Matching 1 (a, b) (d, c) is the min cost complete bipartite matching!

  • Have you considered casting this as a [maximum flow](https://en.wikipedia.org/wiki/Maximum_flow_problem) problem? – Richard Apr 18 '17 at 18:26
  • Yup. Used an algorithm for min cost max flow to solve this in _O(n^3)_ time. The network flow had _n^2_ edges and _n_ vertices. Looking for a faster algorithm! How can I optimize the min cost max flow knowing prior that every vertex is in the euclidean space and every edge is a euclidean distance? – Michael Petrochuk Apr 18 '17 at 18:32
  • I have no useful input or experience to provide but this seems a rather gnarly problem to solve. Are you certain that you cannot get away with an approximation in your particular application? I imagine that a greedy matching can't be too far for graphs of a size where O(N^3) becomes a burden. I apologize if this is a purely theoretical exercise but you did posted here rather than at https://cs.stackexchange.com – doynax Apr 18 '17 at 18:42
  • @doynax For my application, an approximation works if it's bounded. I'd need to know how good the approximation is. The accepted answer lists some gnarly algorithms for this. – Michael Petrochuk Apr 18 '17 at 20:24
  • Are you planning to implement this? Where do the points come from, or how are they distributed? – tmyklebu Apr 18 '17 at 22:32
  • @tmyklebu Yes. I have implemented this with [Google or-tools](https://developers.google.com/optimization/flow/mincostflow) The two sets being compared are sets of color vectors. Each vector is a color in the LAB space. The euclidean distance in the LAB color space is defined as the color difference between two vectors. A set of colors is defined as a color palette.
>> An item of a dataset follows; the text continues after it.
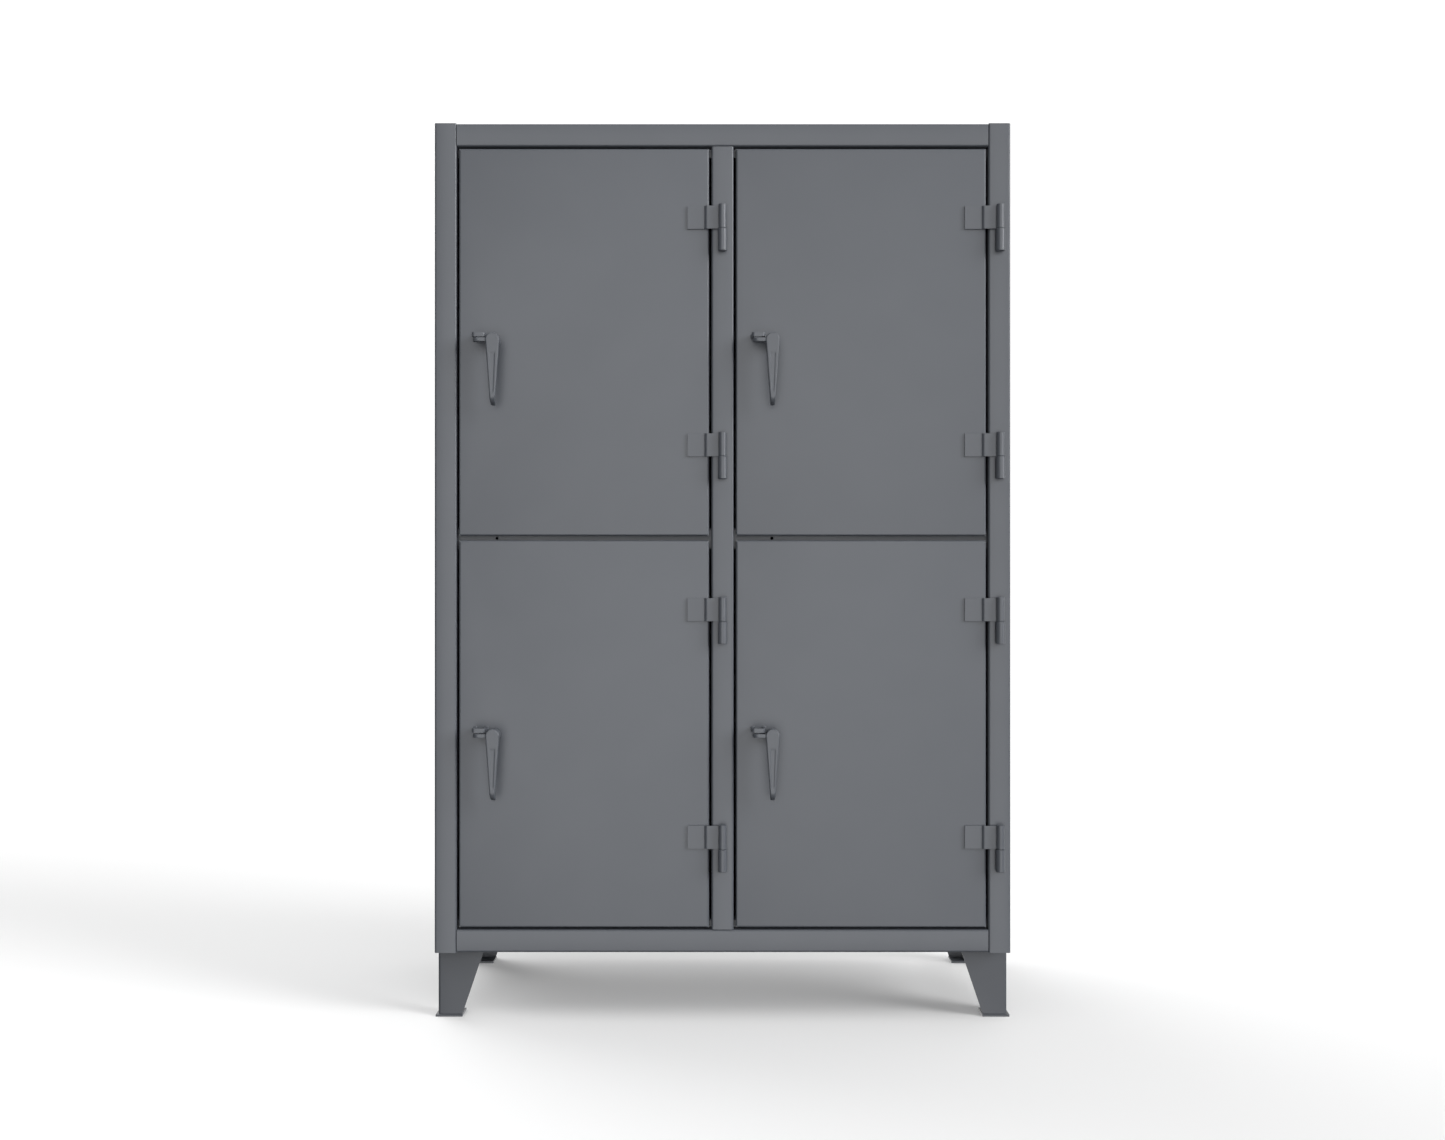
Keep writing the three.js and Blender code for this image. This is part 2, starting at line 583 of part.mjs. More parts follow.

The euclidean bipartite minimum cost is defined as the difference between the two color palettes. – Michael Petrochuk Apr 18 '17 at 23:23
  • How big are the sets? – tmyklebu Apr 19 '17 at 02:47
  • @tmyklebu So for the current application, its sets of 3 to 10 (simple color palette) but I need to do 100,000 comparisons with different sets of 3 to 10. Looking at another application of the algorithm where its set of 100,000 (every pixel in an image). – Michael Petrochuk Apr 19 '17 at 04:19
  • OK. For the smaller instances, I don't think the geometry will help you. For sets of 100000, perhaps try building a sparse graph where each point is connected to its 10 (or so) nearest neighbours and running a good min-cost matching code. Another heuristic, suggested by that Agarwal-Varadarajan paper, is to snap your input points to a relatively coarse grid and find the matching there. A trick: The union of two matchings is a collection of even cycles; you're allowed to pick the cheaper half of each even cycle. – tmyklebu Apr 20 '17 at 02:37

1 Answers1

5

Yes. If the distances between vertices are taken as the weights of the edges between them, then this is a weighted bipartite graph. The task of finding the maximum/minimum weight matching is known as the assignment problem.

The problem can be solved in O(|V|(|E|+|V| log |V|) time using methods developed in Fredman and Tarjan (1987).

There are further improvements possible in Euclidean spaces. As discussed here. Notably, Vaidya (1988) presents a O(n² log n) algorithm for the L1, L2, and L∞ metrics which improves to O(n² (log n)³) for the L1 and L∞ metrics. Agarwal, Efrat, and Sharir (2006, Section 7) improve on this, giving an algorithm that runs in O(n^(2+ε)) time.

You can do even better if you sacrifice exactness. Agarwal and Varadarajan (2004) present a probabilistic algorithm which, given a value 0<ε<1, finds in O(n^(1+ε)) time a matching with expected cost within a multiplicative O(log(1/ε)) of the optimal.

Do your points happen to lie on the edges of a convex polygon? Then Marcotte and Suri (1991) will be of interest: they present an exact O(n log n) algorithm for that. If the polygon is non-convex, but still simple, then you could use their O(n² log n) algorithm in the same paper.